Scripts that build objects
[BEGIN]
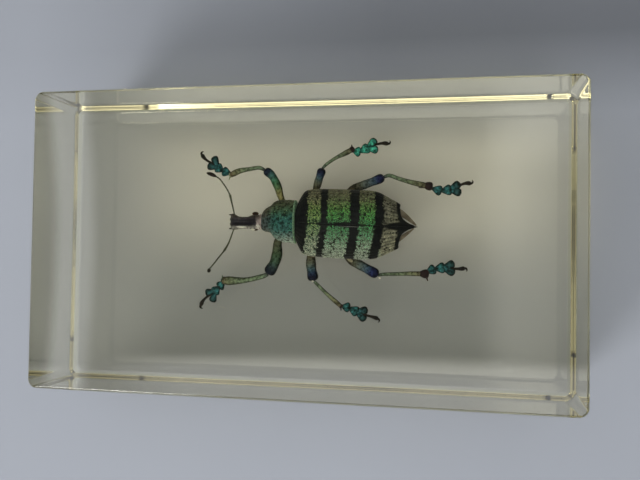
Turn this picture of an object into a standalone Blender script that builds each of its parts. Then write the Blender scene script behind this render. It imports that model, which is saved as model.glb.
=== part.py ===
"""Insect in resin block: the solid cast block, in metres, +Z up.

The block is one clear casting with a weevil sealed inside it, so it comes apart into nothing. It lies on its
large face with its length along X. The origin is at the middle of the bottom face.
"""

import bmesh
import bpy
from mathutils import Vector

COLLECTION_NAME = "Insect in resin block"

LENGTH = 0.0730
WIDTH = 0.0408
HEIGHT = 0.0200

# The casting comes out of an open-topped mould: the mould rounds the corners and the lower rim,
# and polishing only breaks the edge of the upper face.
CORNER_RADIUS = 0.0012
LOWER_RIM_RADIUS = 0.0009
UPPER_RIM_RADIUS = 0.0004

CORNER_SEGMENTS = 6
LOWER_RIM_SEGMENTS = 5
UPPER_RIM_SEGMENTS = 4
ROUND_PROFILE = 0.5
SMOOTH_ANGLE = 0.6  # radians; the flat faces stay flat beside the rounded edges
EDGE_TOLERANCE = 1e-6

RESIN_COLOUR = (0.90, 0.91, 0.80, 1.0)
RESIN_ROUGHNESS = 0.03
RESIN_IOR = 1.55


def clear_scene():
    for old in list(bpy.data.objects):
        bpy.data.objects.remove(old, do_unlink=True)


def make_collection(name):
    collection = bpy.data.collections.new(name)
    bpy.context.scene.collection.children.link(collection)
    return collection


def make_resin_material():
    material = bpy.data.materials.new("clear cast resin")
    material.use_nodes = True
    shader = material.node_tree.nodes["Principled BSDF"]
    shader.inputs["Base Color"].default_value = RESIN_COLOUR
    shader.inputs["Roughness"].default_value = RESIN_ROUGHNESS
    shader.inputs["Metallic"].default_value = 0.0
    shader.inputs["IOR"].default_value = RESIN_IOR
    shader.inputs["Transmission Weight"].default_value = 1.0
    return material


def is_vertical(edge):
    along = edge.verts[1].co - edge.verts[0].co
    return along.xy.length < EDGE_TOLERANCE < abs(along.z)


def lies_at(edge, height):
    return all(abs(vert.co.z - height) < EDGE_TOLERANCE for vert in edge.verts)


def round_edges(bm, edges, radius, segments):
    bmesh.ops.bevel(
        bm,
        geom=edges,
        offset=radius,
        offset_type="OFFSET",
        affect="EDGES",
        segments=segments,
        profile=ROUND_PROFILE,
        material=-1,
    )


def make_block(collection):
    """The casting: a box on z = 0 with rounded corners, a soft lower rim and a crisp upper rim."""
    bpy.ops.mesh.primitive_cube_add(size=1.0)
    block = bpy.context.object
    block.name = block.data.name = "resin_block"

    bm = bmesh.new()
    bm.from_mesh(block.data)
    bmesh.ops.scale(bm, vec=Vector((LENGTH, WIDTH, HEIGHT)), verts=bm.verts)
    bmesh.ops.translate(bm, vec=Vector((0.0, 0.0, HEIGHT / 2)), verts=bm.verts)
    round_edges(bm, [e for e in bm.edges if is_vertical(e)], CORNER_RADIUS, CORNER_SEGMENTS)
    round_edges(bm, [e for e in bm.edges if lies_at(e, 0.0)], LOWER_RIM_RADIUS, LOWER_RIM_SEGMENTS)
    round_edges(bm, [e for e in bm.edges if lies_at(e, HEIGHT)], UPPER_RIM_RADIUS, UPPER_RIM_SEGMENTS)
    bm.to_mesh(block.data)
    bm.free()

    block.data.shade_smooth()
    block.data.set_sharp_from_angle(angle=SMOOTH_ANGLE)
    block.data.materials.append(make_resin_material())
    for holder in list(block.users_collection):
        holder.objects.unlink(block)
    collection.objects.link(block)
    return block


def main():
    clear_scene()
    make_block(make_collection(COLLECTION_NAME))


main()
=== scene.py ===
# A banded green weevil cast in a clear resin block, which lies flat on its large face.
# The weevil's back is up and its head is towards -X. Sizes in the dictionaries are millimetres.

import math

import bmesh
import bpy
from mathutils import Matrix, Vector, noise


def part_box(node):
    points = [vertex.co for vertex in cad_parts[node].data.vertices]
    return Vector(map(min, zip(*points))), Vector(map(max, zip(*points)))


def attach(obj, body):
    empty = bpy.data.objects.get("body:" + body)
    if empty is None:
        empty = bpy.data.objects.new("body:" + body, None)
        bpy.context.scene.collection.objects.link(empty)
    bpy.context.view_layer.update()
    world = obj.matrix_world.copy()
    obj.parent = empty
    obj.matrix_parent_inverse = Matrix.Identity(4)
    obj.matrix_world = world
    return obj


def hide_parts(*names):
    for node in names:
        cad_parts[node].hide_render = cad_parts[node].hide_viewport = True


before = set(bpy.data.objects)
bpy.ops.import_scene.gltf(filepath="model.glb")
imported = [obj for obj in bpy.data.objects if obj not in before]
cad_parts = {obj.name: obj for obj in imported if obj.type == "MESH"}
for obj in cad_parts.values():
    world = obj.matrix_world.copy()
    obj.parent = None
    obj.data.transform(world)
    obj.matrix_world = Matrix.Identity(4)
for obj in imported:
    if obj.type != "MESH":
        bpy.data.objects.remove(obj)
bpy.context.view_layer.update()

mm = 0.001
blockLow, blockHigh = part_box("resin_block")
blockMiddle = (blockLow + blockHigh) / 2

# Where the weevil's waist lies from the middle of the block, and how its body leans.
weevilPlace = {
    "waist": (-0.5, 2.84, 0.0),
    "roll": 3.0,
    "hindYaw": -2.1,
}
toWaist = Matrix.Translation(blockMiddle + Vector(weevilPlace["waist"]) * mm) @ Matrix.Scale(mm, 4)
leaning = Matrix.Rotation(math.radians(weevilPlace["roll"]), 4, "X")
foreBody = toWaist @ leaning
hindBody = toWaist @ Matrix.Rotation(math.radians(weevilPlace["hindYaw"]), 4, "Z") @ leaning


def curveAt(stops, place):
    # a smooth curve through (place, value, value...) stops; it holds its end values outside them
    if place <= stops[0][0]:
        return stops[0][1:]
    if place >= stops[-1][0]:
        return stops[-1][1:]
    i = max(k for k in range(len(stops) - 1) if stops[k][0] <= place)
    before, a, b, after = stops[max(i - 1, 0)], stops[i], stops[i + 1], stops[min(i + 2, len(stops) - 1)]
    span = b[0] - a[0]
    s = (place - a[0]) / span
    values = []
    for k in range(1, len(a)):
        slopeA = (b[k] - before[k]) / (b[0] - before[0]) * span
        slopeB = (after[k] - a[k]) / (after[0] - a[0]) * span
        values.append(
            (2 * s**3 - 3 * s**2 + 1) * a[k] + (s**3 - 2 * s**2 + s) * slopeA
            + (3 * s**2 - 2 * s**3) * b[k] + (s**3 - s**2) * slopeB
        )
    return tuple(values)


def bump(distance, width):
    # a rounded hill, 1 in the middle and 0 far off
    return math.exp(-((distance / width) ** 2))


def ramp01(value, low, high):
    t = min(max((value - low) / (high - low), 0.0), 1.0)
    return t * t * (3 - 2 * t)


def boxier(value, power):
    # powers below 1 make a round section fuller at its corners
    return math.copysign(abs(value) ** power, value)


def alongStops(stops, step):
    return stops[0][0] + (stops[-1][0] - stops[0][0]) * step


def between(a, b, share):
    return Vector(a).lerp(Vector(b), share)


def smoothRoute(points, steps):
    points = [Vector(p) for p in points]
    stops = [(i, *p) for i, p in enumerate(points)]
    count = steps * (len(points) - 1)
    return [Vector(curveAt(stops, (len(points) - 1) * i / count)) for i in range(count + 1)]


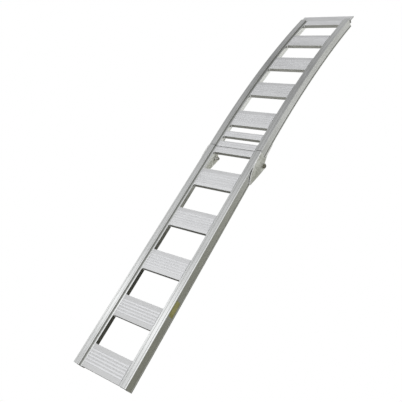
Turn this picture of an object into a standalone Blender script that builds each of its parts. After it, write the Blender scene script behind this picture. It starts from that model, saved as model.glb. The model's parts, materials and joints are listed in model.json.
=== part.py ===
"""Folding loading ramp: two welded ladder frames joined by one hinge below their rails.

Metres, +Z up. The ramp stands open like a low arch: the foot of the straight lower section is
at -Y and the tip of the arched upper section is at +Y. Both rest on the plane Z = 0, and the
origin is below the middle of the ramp. Along the ramp, distances are counted from the foot,
and heights from the top face of the straight rails.
"""

import math

import bmesh
import bpy
from mathutils import Matrix, Vector

# Overall
WIDTH = 0.300
RAIL_HEIGHT = 0.048
SEAM = 1.184
RAILS_END = 2.244
GAP = 0.0003

# Arch of the upper section
ARC_START = 1.258
ARC_RADIUS = 4.85
ARC_STEPS = 18

# Rail section: a hollow extrusion with a curb and an inner shelf that carries the treads
WALL = 0.003
CURB_WIDTH = 0.032
CURB_HEIGHT = 0.0085
WEB_WIDTH = 0.028
SHELF_WIDTH = 0.043
SHELF_BOTTOM = 0.0275
PANEL_DEPTH = 0.003
LIP_HEIGHT = 0.005
OUTER_CHAMFER = 0.002

# Treads
TREAD_WIDTH = 0.100
TREAD_THICK = 0.019
TREAD_WALL = 0.0028
RIB_PITCH = 0.013
RIB_HEIGHT = 0.0012
RIB_BASE = 0.0086
RIB_TOP = 0.0072
FIRST_FAR_EDGE = 0.103
LOWER_PITCH = 0.235
UPPER_FIRST_FAR_EDGE = 1.427
UPPER_PITCH = 0.2165
TOP_TREAD = (2.192, 2.2437)
LIP_LENGTH = 0.047
LIP_THICK = 0.006
LIP_LEG = 0.019

# Hinge
PIVOT_ALONG = 1.146
PIVOT_BELOW = 0.062
PLATE_THICK = 0.004
PLATE_LOBE = 0.020
BRACKET_LOBE = 0.0134
BOLT_RADIUS = 0.006
BOLT_CLEARANCE = 0.0004
HEAD_RADIUS = 0.0110
HEAD_HEIGHT = 0.0075
NUT_HEIGHT = 0.0108
WASHER_RADIUS = 0.0140
WASHER_THICK = 0.0025
SPACER_RADIUS = 0.0100

# Local X along the ramp, local Y up and local Z across it, turned to the ramp's own X, Y, Z
ACROSS = Matrix(((0, 0, 1, 0), (1, 0, 0, 0), (0, 1, 0, 0), (0, 0, 0, 1)))


def station(along):
    """Y, Z and slope of the rails' top face at a distance along the ramp."""
    if along <= ARC_START:
        return along, 0.0, 0.0
    turn = (along - ARC_START) / ARC_RADIUS
    return ARC_START + ARC_RADIUS * math.sin(turn), ARC_RADIUS * (math.cos(turn) - 1), turn


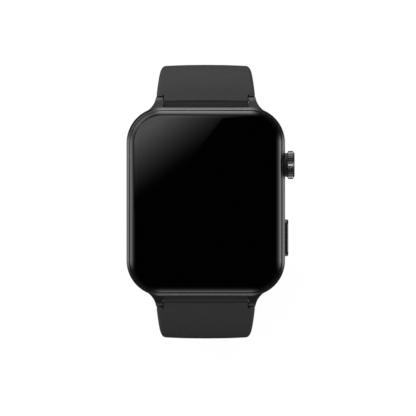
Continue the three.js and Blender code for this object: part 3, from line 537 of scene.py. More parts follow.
def makeCase():
    s, l = caseShape, lugShape
    case = makeCaseShell()
    first = makeLug()
    reach = l["innerX"] + 0.001
    pocket = rod("pocket", l["radius"] + l["pocketGap"], -reach, reach, l["barY"], l["barZ"], 96)
    for x, y in corners:
        lug = copyPiece(first, "lugCopy")
        turnPiece(lug, Matrix.Diagonal((x, y, 1, 1)))
        if x * y < 0:
            lug.data.flip_normals()
        combine(case, lug, "UNION")
    bpy.data.objects.remove(first, do_unlink=True)
    for y in (1, -1):
        cutter = copyPiece(pocket, "pocketCopy")
        turnPiece(cutter, Matrix.Rotation(0 if y > 0 else math.pi, 4, "Z"))
        cut(case, cutter)
        for x in (1, -1):
            near, far = sorted((x * l["pinFrom"], x * l["pinTo"]))
            cut(case, rod("pinHole", l["pinHole"], near, far, y * l["barY"], l["barZ"], 24))
    bpy.data.objects.remove(pocket, do_unlink=True)
    radius, floorX = crownShape["recess"]
    recess = rod("crownRecess", radius, floorX, s["outside"], crownShape["y"], crownShape["z"], 64)
    cut(case, recess)
    length, width, floorX = buttonShape["recess"]
    cut(case, makePill("buttonRecess", length, width, floorX, s["outside"]))
    cleanMesh(case)
    shadeSmooth(case, 32)
    dress(case, "caseMetal", "case", "frame_metal", "case_frame")
    case.data.materials.append(finishes["lugMetalPaintedShade"])  # the lugs are blasted matt, rougher than the polished case, and their darker colour is painted shade
    editMesh(case)
    pickFaces(case, lambda c, n: outsideCase(c, 0.03))
    case.active_material_index = 1
    bpy.ops.object.material_slot_assign()
    leaveEdit()


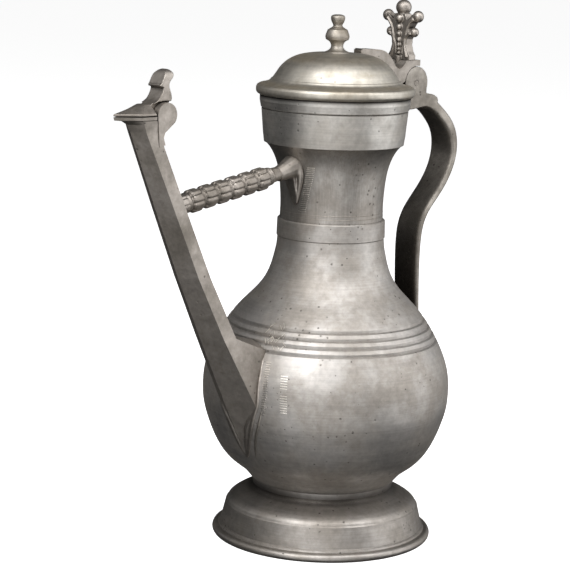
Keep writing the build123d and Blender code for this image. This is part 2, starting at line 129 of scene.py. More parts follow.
@dataclass(frozen=True)
class Pewter:
    """Old pewter: tin with a little copper and lead, a soft grey metal that takes a satin skin.

    Its mirror image is weak and wide, and it oxidises to warmer and darker greys where nothing
    rubs it.  Sizes are in millimetres.  The tool's marks are finer on the real metal than the
    grain here, which is drawn coarse enough to show from a step away.
    """

    name: str
    metal: str
    patina: str
    # Colour of the pits, and of oxidised metal and painted shade in the recesses.
    oxide_and_shade: str = "2b2723"
    grain: Grain = Grain.TURNED
    roughness: float = 0.4
    roughness_spread: float = 0.12
    patina_share: float = 0.45
    stain_size: float = 26.0
    mottle_size: float = 4.0
    mottle: float = 0.16
    streak: float = 0.1
    grain_width: float = 0.9
    grain_depth: float = 0.03
    pit_spacing: float = 3.4
    pit_radius: float = 0.95
    pit_share: float = 0.5
    pit_darkness: float = 0.8
    # Occlusion within recess_depth darkens the metal: oxidation in hollows, and painted shade.
    recess_depth: float = 1.6
    recess_share: float = 0.55
    bands: tuple[Band, ...] = ()
    # Level bands of painted shade, darkened like the recesses.
    painted_shade_bands: tuple[Band, ...] = ()

    def material(self) -> bpy.types.Material:
        """Build the finish as a material.

        Returns:
            The new material.
        """
        made = bpy.data.materials.new(self.name)
        made.use_nodes = True
        tree = made.node_tree
        tree.nodes.clear()
        place = add_node(tree, "TexCoord").outputs["Object"]
        stains = self._stains(tree, place)
        pits = self._pits(tree, place)
        grain = self._grain(tree, place)
        colour = self._colour(tree, stains, pits, self._recess(tree, place), self._tone(tree, place, grain))
        shine = self._roughness(tree, stains, grain, pits)
        bumps = self._bumps(tree, place, grain, pits)
        shader = add_node(tree, "BsdfPrincipled", {
            "Base Color": colour, "Metallic": 1.0, "Roughness": shine, "Normal": bumps})
        add_node(tree, "OutputMaterial", {"Surface": shader.outputs["BSDF"]})
        return made

    def _stains(self, tree: bpy.types.NodeTree, place: Socket) -> Socket:
        """Return the share of patina: wide clouds broken up by small ones, and the level zones."""
        bare_level = 0.62
        wide = add_node(tree, "TexNoise", {
            "Vector": place, "Scale": 1 / (self.stain_size * MM), "Detail": 5.0, "Roughness": 0.62})
        low = bare_level - 0.35 * self.patina_share
        clouds = add_node(tree, "MapRange", {
            "Value": wide.outputs["Fac"], "From Min": low - 0.13, "From Max": low + 0.2},
            interpolation_type="SMOOTHSTEP")
        return self._banded(tree, place, clouds.outputs["Result"], self.bands)

    def _banded(self, tree: bpy.types.NodeTree, place: Socket, share: Socket,
                bands: tuple[Band, ...]) -> Socket:
        """Return a share with level zones added to it, kept between zero and one."""
        height = add_node(tree, "SeparateXYZ", {"Vector": place}).outputs["Z"]
        for band in bands:
            away = add_node(tree, "Math", {0: height, 1: band.height * MM}, operation="SUBTRACT")
            apart = add_node(tree, "Math", {0: away.outputs[0]}, operation="ABSOLUTE")
            near = add_node(tree, "MapRange", {
                "Value": apart.outputs[0], "From Min": 0.0, "From Max": band.half_width * MM,
                "To Min": band.share, "To Max": 0.0}, interpolation_type="SMOOTHSTEP")
            share = add_node(tree, "Math", {0: share, 1: near.outputs["Result"]},
                             operation="ADD", use_clamp=True).outputs[0]
        return share

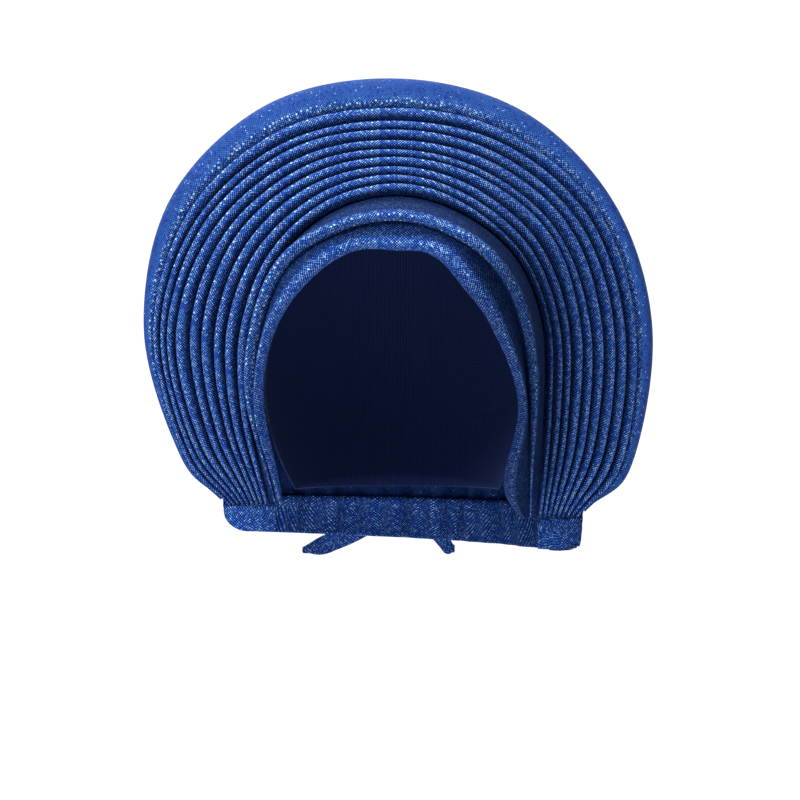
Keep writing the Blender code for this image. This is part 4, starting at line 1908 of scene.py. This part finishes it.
[END]
_GOAL OF THE EXERCISE_
Reproduce the lines exactly, from the line that contains "block.data.shade_smooth()" through the line that contains "points = [vertex.co", and nothing more.

_COMPLETE ANSWER_
    block.data.shade_smooth()
    block.data.set_sharp_from_angle(angle=SMOOTH_ANGLE)
    block.data.materials.append(make_resin_material())
    for holder in list(block.users_collection):
        holder.objects.unlink(block)
    collection.objects.link(block)
    return block


def main():
    clear_scene()
    make_block(make_collection(COLLECTION_NAME))


main()
=== scene.py ===
# A banded green weevil cast in a clear resin block, which lies flat on its large face.
# The weevil's back is up and its head is towards -X. Sizes in the dictionaries are millimetres.

import math

import bmesh
import bpy
from mathutils import Matrix, Vector, noise


def part_box(node):
    points = [vertex.co for vertex in cad_parts[node].data.vertices]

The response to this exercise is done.